*What the exercise asks*: Within the data that follows, set down exactly the lines from the one containing "Reconstruct the object" through the one containing "wasm.setup();", both ends included.

· · · · · · ·

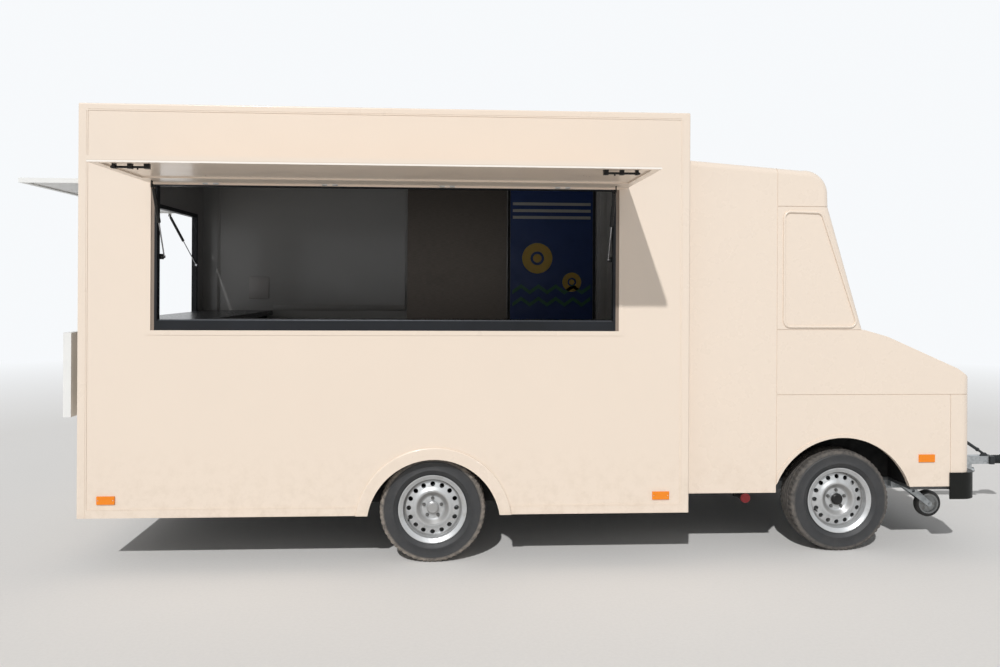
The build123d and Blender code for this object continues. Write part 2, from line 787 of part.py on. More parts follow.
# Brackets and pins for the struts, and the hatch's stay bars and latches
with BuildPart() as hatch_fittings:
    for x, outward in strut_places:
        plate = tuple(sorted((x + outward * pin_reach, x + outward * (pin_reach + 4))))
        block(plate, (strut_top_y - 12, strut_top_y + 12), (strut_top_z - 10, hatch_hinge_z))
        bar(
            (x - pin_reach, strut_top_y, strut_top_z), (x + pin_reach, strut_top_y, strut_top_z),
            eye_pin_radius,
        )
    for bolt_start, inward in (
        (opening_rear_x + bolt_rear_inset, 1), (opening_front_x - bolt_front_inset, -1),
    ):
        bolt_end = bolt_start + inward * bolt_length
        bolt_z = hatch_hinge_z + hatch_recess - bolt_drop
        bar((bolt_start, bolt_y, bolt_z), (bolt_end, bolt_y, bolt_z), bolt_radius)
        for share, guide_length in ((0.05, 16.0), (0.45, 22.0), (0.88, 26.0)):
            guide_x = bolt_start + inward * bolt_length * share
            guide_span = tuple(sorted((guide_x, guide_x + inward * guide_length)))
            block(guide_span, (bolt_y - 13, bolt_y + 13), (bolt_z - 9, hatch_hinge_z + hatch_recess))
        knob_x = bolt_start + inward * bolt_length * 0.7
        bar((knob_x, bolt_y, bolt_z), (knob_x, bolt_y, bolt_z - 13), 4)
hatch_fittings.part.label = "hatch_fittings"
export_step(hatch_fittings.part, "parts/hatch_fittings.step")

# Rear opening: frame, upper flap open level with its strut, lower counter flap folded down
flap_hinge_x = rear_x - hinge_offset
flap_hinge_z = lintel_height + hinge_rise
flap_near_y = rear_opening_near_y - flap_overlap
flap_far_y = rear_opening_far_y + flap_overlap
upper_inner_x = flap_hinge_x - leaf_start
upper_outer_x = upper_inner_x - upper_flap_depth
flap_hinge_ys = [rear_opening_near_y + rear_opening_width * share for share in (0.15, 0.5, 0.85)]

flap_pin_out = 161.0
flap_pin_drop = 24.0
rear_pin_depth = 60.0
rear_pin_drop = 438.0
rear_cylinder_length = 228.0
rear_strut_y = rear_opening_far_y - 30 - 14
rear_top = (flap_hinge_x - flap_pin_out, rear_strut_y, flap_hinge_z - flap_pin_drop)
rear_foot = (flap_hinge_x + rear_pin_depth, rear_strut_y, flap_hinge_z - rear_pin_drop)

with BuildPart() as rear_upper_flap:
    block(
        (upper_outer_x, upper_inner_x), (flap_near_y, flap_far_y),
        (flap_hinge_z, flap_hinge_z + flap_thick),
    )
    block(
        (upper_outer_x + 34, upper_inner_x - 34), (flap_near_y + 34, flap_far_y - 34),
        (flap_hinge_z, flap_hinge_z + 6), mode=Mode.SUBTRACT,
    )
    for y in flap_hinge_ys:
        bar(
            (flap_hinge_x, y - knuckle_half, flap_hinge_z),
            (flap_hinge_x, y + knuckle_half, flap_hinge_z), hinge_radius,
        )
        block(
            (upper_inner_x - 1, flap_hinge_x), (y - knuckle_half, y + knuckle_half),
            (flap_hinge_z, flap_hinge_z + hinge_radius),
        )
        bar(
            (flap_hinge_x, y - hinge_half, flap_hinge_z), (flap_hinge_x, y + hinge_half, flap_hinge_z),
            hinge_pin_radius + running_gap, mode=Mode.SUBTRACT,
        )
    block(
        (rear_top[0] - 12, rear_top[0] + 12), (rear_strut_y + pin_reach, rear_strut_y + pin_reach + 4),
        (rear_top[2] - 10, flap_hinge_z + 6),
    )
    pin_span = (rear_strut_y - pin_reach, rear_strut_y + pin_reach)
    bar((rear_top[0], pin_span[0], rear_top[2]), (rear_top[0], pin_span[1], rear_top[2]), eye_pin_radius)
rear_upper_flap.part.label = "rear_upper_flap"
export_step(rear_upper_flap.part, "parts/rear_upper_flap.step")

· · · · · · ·

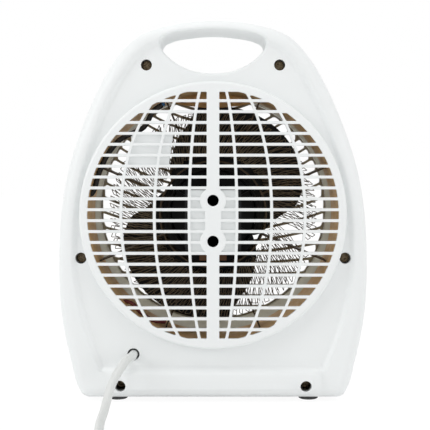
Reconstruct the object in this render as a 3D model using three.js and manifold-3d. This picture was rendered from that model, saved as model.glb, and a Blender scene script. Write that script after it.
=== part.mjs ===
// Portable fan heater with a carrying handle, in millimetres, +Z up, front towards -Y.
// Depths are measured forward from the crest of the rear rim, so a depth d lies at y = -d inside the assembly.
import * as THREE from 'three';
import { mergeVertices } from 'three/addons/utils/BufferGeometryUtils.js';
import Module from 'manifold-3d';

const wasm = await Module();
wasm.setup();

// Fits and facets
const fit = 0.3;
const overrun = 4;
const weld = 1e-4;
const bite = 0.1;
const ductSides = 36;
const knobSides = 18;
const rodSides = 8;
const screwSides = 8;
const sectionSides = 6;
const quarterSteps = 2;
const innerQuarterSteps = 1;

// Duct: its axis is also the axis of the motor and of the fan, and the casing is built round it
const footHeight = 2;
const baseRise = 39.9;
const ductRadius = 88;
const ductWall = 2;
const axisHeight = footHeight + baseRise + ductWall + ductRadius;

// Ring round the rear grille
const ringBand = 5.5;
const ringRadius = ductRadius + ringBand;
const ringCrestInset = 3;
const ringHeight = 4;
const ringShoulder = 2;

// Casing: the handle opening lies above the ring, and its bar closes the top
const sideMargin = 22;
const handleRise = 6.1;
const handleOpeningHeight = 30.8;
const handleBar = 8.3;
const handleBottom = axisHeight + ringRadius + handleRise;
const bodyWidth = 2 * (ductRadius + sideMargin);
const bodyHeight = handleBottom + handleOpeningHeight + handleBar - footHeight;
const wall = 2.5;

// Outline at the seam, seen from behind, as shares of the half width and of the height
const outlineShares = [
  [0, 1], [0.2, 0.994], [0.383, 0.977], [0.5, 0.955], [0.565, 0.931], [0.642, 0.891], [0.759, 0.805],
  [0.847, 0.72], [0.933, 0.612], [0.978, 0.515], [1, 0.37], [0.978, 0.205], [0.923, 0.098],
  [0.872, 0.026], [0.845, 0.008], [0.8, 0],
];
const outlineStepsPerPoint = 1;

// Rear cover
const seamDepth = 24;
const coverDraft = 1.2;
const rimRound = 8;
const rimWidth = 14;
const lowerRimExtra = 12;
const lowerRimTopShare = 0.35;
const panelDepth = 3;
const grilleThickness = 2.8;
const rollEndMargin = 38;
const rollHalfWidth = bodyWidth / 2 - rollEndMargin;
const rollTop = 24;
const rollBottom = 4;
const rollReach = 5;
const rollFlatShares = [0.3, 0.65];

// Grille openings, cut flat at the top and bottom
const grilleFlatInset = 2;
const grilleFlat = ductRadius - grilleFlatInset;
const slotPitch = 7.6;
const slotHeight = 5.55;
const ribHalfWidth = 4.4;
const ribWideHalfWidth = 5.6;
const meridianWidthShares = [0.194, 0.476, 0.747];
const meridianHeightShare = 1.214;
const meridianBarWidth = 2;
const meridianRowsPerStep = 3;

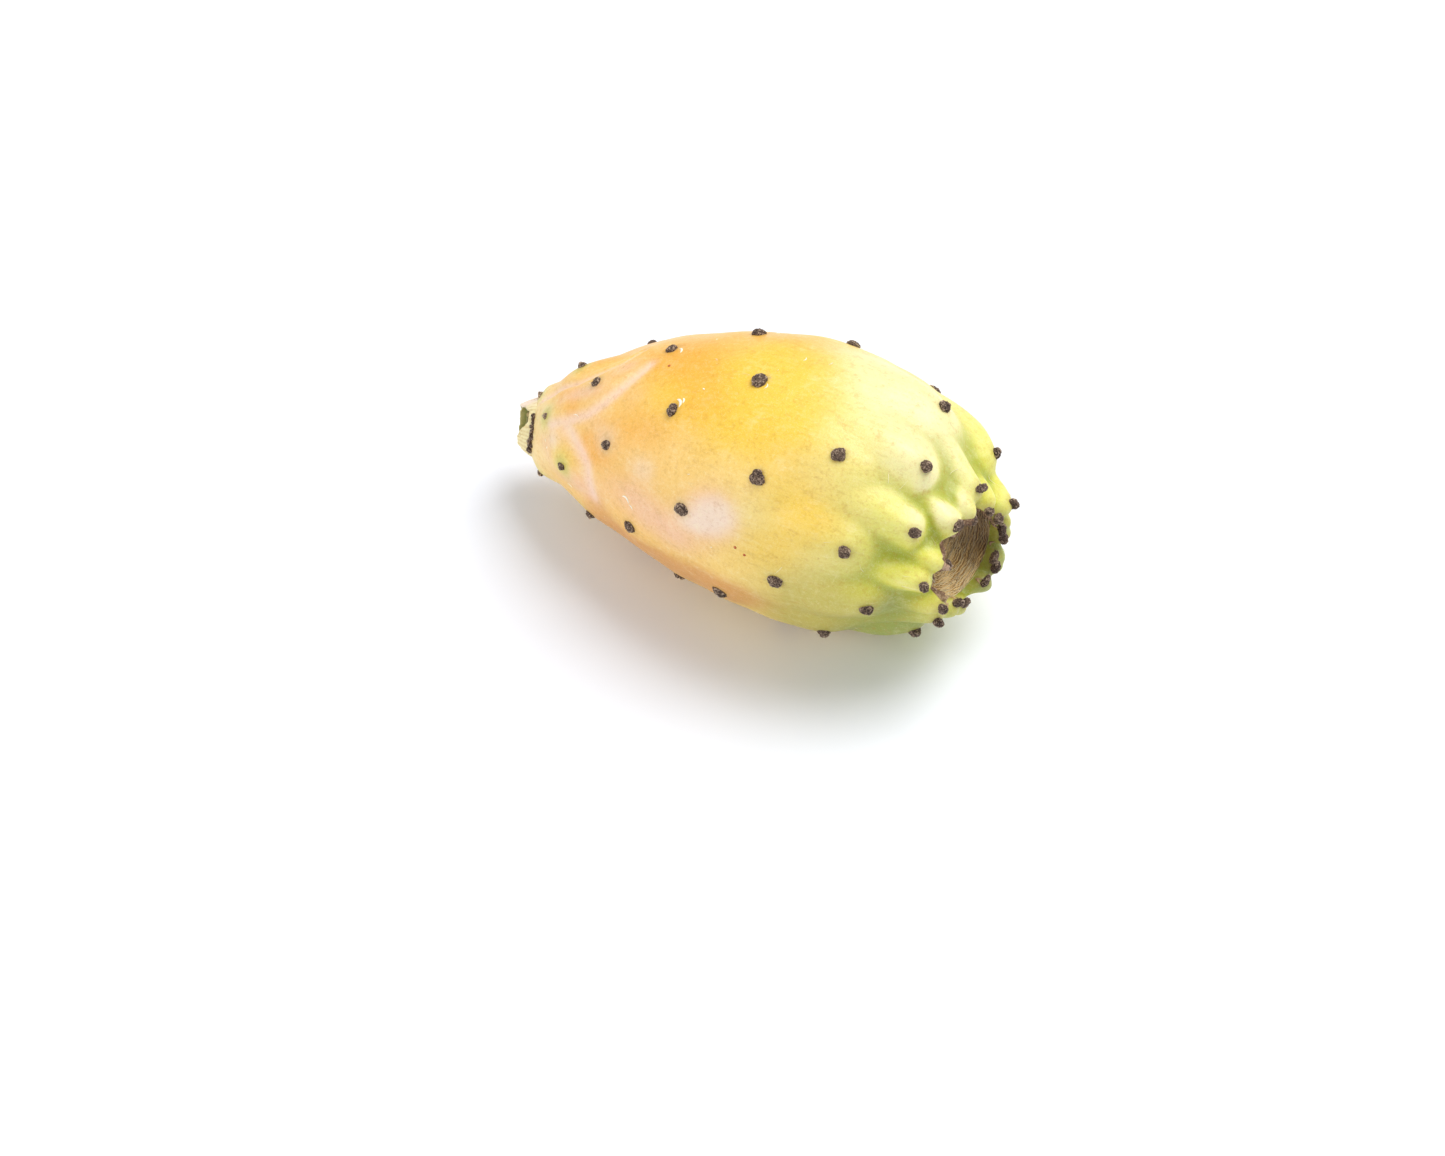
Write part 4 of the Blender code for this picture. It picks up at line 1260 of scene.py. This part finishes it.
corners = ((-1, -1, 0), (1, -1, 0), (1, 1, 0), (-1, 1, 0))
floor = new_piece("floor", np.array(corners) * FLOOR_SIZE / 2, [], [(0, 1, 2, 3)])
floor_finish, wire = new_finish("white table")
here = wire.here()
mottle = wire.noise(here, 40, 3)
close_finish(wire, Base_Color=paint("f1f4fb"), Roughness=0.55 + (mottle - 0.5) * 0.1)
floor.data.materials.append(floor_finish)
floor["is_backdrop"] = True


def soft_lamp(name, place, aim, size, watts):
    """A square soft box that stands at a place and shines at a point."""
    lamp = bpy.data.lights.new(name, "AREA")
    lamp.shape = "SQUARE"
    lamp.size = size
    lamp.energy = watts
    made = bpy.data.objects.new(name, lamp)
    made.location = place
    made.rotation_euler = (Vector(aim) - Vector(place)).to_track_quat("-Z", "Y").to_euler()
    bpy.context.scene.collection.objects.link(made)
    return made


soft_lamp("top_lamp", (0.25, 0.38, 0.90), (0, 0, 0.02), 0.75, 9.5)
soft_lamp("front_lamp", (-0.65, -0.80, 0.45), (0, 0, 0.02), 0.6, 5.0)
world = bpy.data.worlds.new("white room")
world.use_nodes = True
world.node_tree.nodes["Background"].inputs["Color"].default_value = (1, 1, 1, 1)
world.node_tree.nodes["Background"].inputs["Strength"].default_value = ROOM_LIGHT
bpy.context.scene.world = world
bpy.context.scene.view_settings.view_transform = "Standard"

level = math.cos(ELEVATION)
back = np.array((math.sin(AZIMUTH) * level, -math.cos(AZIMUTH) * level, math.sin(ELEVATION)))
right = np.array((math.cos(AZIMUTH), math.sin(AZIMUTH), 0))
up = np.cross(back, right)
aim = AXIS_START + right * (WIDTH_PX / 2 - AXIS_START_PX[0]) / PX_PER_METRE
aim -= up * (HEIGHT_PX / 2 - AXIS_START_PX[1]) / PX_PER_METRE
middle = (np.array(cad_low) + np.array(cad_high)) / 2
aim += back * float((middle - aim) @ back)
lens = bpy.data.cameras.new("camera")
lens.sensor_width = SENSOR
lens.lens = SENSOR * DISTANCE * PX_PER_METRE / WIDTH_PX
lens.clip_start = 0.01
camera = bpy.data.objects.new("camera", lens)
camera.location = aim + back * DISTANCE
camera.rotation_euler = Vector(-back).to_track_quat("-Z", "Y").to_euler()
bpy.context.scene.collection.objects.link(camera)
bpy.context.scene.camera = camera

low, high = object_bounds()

· · · · · · ·

*Completed exercise*:
Reconstruct the object in this render as a 3D model using three.js and manifold-3d. This picture was rendered from that model, saved as model.glb, and a Blender scene script. Write that script after it.
=== part.mjs ===
// Portable fan heater with a carrying handle, in millimetres, +Z up, front towards -Y.
// Depths are measured forward from the crest of the rear rim, so a depth d lies at y = -d inside the assembly.
import * as THREE from 'three';
import { mergeVertices } from 'three/addons/utils/BufferGeometryUtils.js';
import Module from 'manifold-3d';

const wasm = await Module();
wasm.setup();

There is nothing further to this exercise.